You will also need to make sure nothing has changed in the scene (hair, clothing, the placement of props, etc.) and that the talent is doing the same thing in exactly the same way in each shot.

Guideline # 4: Cut away from the scene the moment the visual statement has been made.

New verses familiar subject matter. New elements need more screen time to give viewers a chance to comprehend them, as opposed to pre-established (or well-known) elements.

Varying tempo through editing

A constant fast pace will tire an audience; a constant slow pace will induce them to look for something more engaging on another channel.

Guideline # 5: Emphasize the B-Roll. An example of this is a feature story revolving around interview.
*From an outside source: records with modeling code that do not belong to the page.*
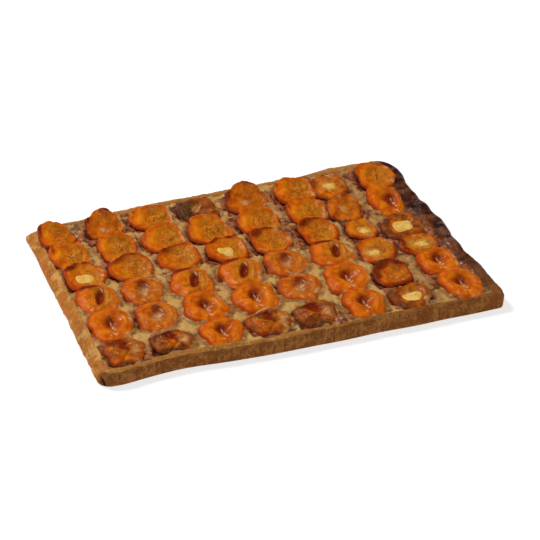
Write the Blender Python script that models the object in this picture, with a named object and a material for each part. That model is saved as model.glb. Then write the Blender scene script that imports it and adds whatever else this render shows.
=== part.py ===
"""Apricot tart baked as one large sheet.

A thin rectangular pastry case holds a layer of custard. Eight columns of six apricot halves
stand in the custard, leaning towards the near side, and eight of them hold a pool of custard
where the stone was. All sizes are in millimetres until a mesh is made, which turns them into
metres. X runs along the long side, Y away from the near side, Z up, with the underside at 0.
"""
import math

import bmesh
import bpy
import numpy as np

MM = 0.001
SEED = 31

# Pastry case: the right end is a little deeper than the left end
HALF_WIDTH = 198.8
HALF_DEPTH_LEFT = 134.5
HALF_DEPTH_RIGHT = 141.0
FLOOR_TOP = 5.0
CREST_HEIGHT = 18.0
LEFT_CREST_HEIGHT = 15.9
RIGHT_CREST_HEIGHT = 16.8
LEFT, FRONT, RIGHT, BACK = range(4)
CORNER_RADII = (4.0, 11.0, 4.5, 18.0)
SIDE_POINTS = (20, 30, 20, 30)
CORNER_POINTS = 4

# How far each ring of the case lies inside the outer edge at the left, front, right, back
FOOT = (1.6, 0.6, 0.4, 1.0)
WALL = (0.2, 0.0, 0.0, 0.0)
LIP = (0.0, 0.2, 0.2, 0.2)
CREST = (8.0, 1.8, 4.0, 3.0)
BRIM = (8.9, 3.6, 9.0, 7.0)
FILL_LINE = (10.2, 5.6, 12.5, 10.0)
FLOOR_EDGE = (12.2, 8.0, 15.0, 12.5)
WALL_HEIGHT = 3.0
LIP_HEIGHT = 15.2
RIGHT_LIP_HEIGHT = 12.5
LEFT_LIP_BACK = 5.0
LEFT_LIP_FRONT = 9.0
FILL_LINE_HEIGHT = 13.5
BRIM_DROP = 0.6
LEFT_RISE_AT_BACK = 50.0
LEFT_RISE_AT_FRONT = 14.0

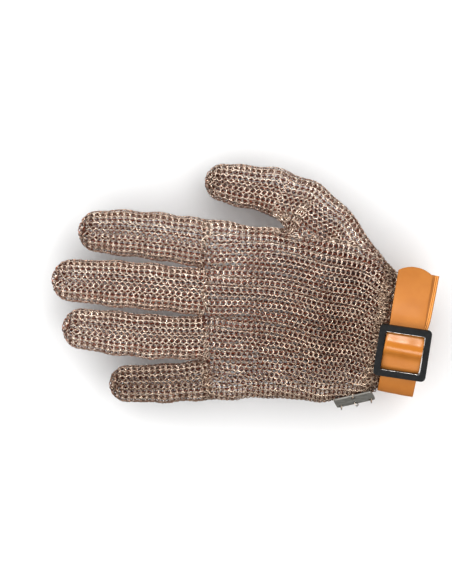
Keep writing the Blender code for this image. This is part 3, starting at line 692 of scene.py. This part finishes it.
behind_web = palm[:, 0, 0] > WEB_X
seams = [palm[behind_web, line] + EDGE_SHIFT for line in (0, PALM_LINES)]
turn = np.linspace(-1.35, 1.35, 30)
back, out, rise = WEB_BOW
for shift in WEB_SHIFTS:
    seams.append(WEB_CENTRE + np.stack([shift - back * np.abs(np.sin(turn)) ** 3,
                                        out * np.cos(turn), rise * np.sin(turn)], axis=-1))
for level in HEEL_LEVELS:
    row = np.array([wrist_point(along, 70, level) for along in np.linspace(*HEEL_RUN, 12)])
    seams.append(march_in(row, wrist_point(0, -1, 0)))
for crotch in CROTCHES:
    seams.append(crotch + np.linspace(-CROTCH_DROP, CROTCH_DROP, 9)[:, None] * up)
for finger, rows in FINGER_BONES.items():
    rows = np.array(rows, float)
    reach = np.interp(ROOT_LOOP_X, rows[::-1, 0], chain_reach(rows)[::-1])
    turn = np.linspace(0, 2 * math.pi, 160)
    loop = stall_points(rows, reach + ROOT_WAVE * np.sin(ROOT_WAVES * turn), turn)
    on = hand_field(loop) > -ROOT_LOOP_SINK
    runs = np.split(np.arange(len(turn)), np.flatnonzero(np.diff(on.astype(int))) + 1)
    seams.extend(loop[run] for run in runs if on[run[0]] and len(run) > ROOT_LOOP_LEAST)
mail_rings("mail_seam_rings", *seam_rings(seams))

# ---- Gathered cuff -------------------------------------------------------------------------
# The strap draws the wrist end of the mail together, so its last rows ride up on each other
# beside the strap and their rings lie every way.

CUFF_ROWS = ((-28.6, 0.6), (-26.8, 1.3), (-25.0, 2.0), (-23.6, 2.4))    # along, proud of the mail
CUFF_PITCH = 2.75
CUFF_STEP = 1.2
CUFF_WIDTH = 1.5
CUFF_PLACE_NOISE = 0.3
CUFF_RUN_NOISE = 0.2
CUFF_LEANS = (0.4, 1.1)     # shares of the full lean, drawn for each ring

places, lengthwise, crosswise, leans = [], [], [], []
for number, (along, proud) in enumerate(CUFF_ROWS):
    turn = np.linspace(0, 2 * math.pi, 181)[:-1]
    away = wrist_point(0, np.cos(turn), np.sin(turn))
    ring = march_in(wrist_point(along, 0, 0) + away * 60, -away)
    ring = ring + away * proud
    ring = np.concatenate([ring, ring[:1]])
    reach = chain_reach(ring)
    spots = (np.arange(int(reach[-1] / CUFF_PITCH)) + number / 2) * CUFF_PITCH
    spot = on_chain(spots, ring)
    spot += random.normal(0, CUFF_PLACE_NOISE, spot.shape)
    step = on_chain(spots + 1, ring) - spot
    outward = unit(slope_of(spot))
    run = unit(np.cross(outward, step)) + random.normal(0, CUFF_RUN_NOISE, spot.shape)
    places.append(spot)
    lengthwise.append(unit(run) * CUFF_STEP)
    crosswise.append(unit(step) * CUFF_WIDTH)
    leans.append((1 - 2 * (np.arange(len(spot)) % 2)) * random.uniform(*CUFF_LEANS, len(spot)))
mail_rings("mail_cuff_rings", *(np.concatenate(a) for a in (places, lengthwise, crosswise, leans)))

# ---- Wrist strap ---------------------------------------------------------------------------
# One ribbon of smooth orange plastic, moulded with a satin face and two fine beads along an
# edge of its inner face. It goes once round the wrist, folds round the buckle's bar and laps
# over itself, with its tongue on top.

STRAP_WIDTH = 20.6
STRAP_THICKNESS = 1.2
STRAP_CROWN = 0.16      # by which the faces fall away towards the edges
STRAP_EDGE = 0.34       # radius of the ribbon's edges
BEAD_PLACES = (9.5, 8.45)   # across the ribbon
BEADED_FROM = 7.6       # from where the inner face is cut finely enough to carry them
BEAD_HEIGHT = 0.3
BEAD_WIDTH = 0.24
STRAP_OVAL = (33.4, 22.4)
OVAL_TURN = (133.5, 420)        # degrees that the turn round the wrist takes up
OVAL_ALONG = (-11.0, -10.4)     # along the wrist, from its start to its end
TONGUE_RADIUS = 15.0
TONGUE_TAPER = 10.0     # reach over which the rounding of the tongue's end fades out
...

The interview should look and sound strong, but it's the B-roll that holds the viewer's attention.

Guideline # 6: The final editing guideline is: If in doubt, leave It out.

Lab this week

  • Avid Media Composer overviewor Adobe Premiere overview
  • Edit Storyboard / Continuity sequence - You should have your footage logged and checked before lab. You may want to find some fitting music or SFX to use as well before lab. Near the end of lab we'll look at the storyboard/action sequences. Don't forget to write a one-page (minimum) critique. The critique is worth 5 points and due in lab next week.
  • Please make sure you edit on your assigned computer. You should have made a folder called "yourlogin_T351" at the top/root level on the "Local Scratch" drive on your computer. Be sure you always import your footage to this specific drive.

Oututting & turning in your Storyboard / Continuity Sequences:

Output an HD-sized (1920 x 1080), self-contained Quicktime, AVCHD, or MXF Movie.

  • Be sure not to include color bars, countdown and a slate. (I recommend setting an in point at the beginning just before you fade up from black and an out point at the end right after it fades to black. Once you've set an in and out point choose file -> export -> Media
  • Be sure it starts in black and ends in black.
  • Be sure to name the movie after your login name or IU id. (jarkraus.mov for example)
  • Place your edited, self-contained Quicktime Movie (or an mxf sequence), in the T351 Dropbox.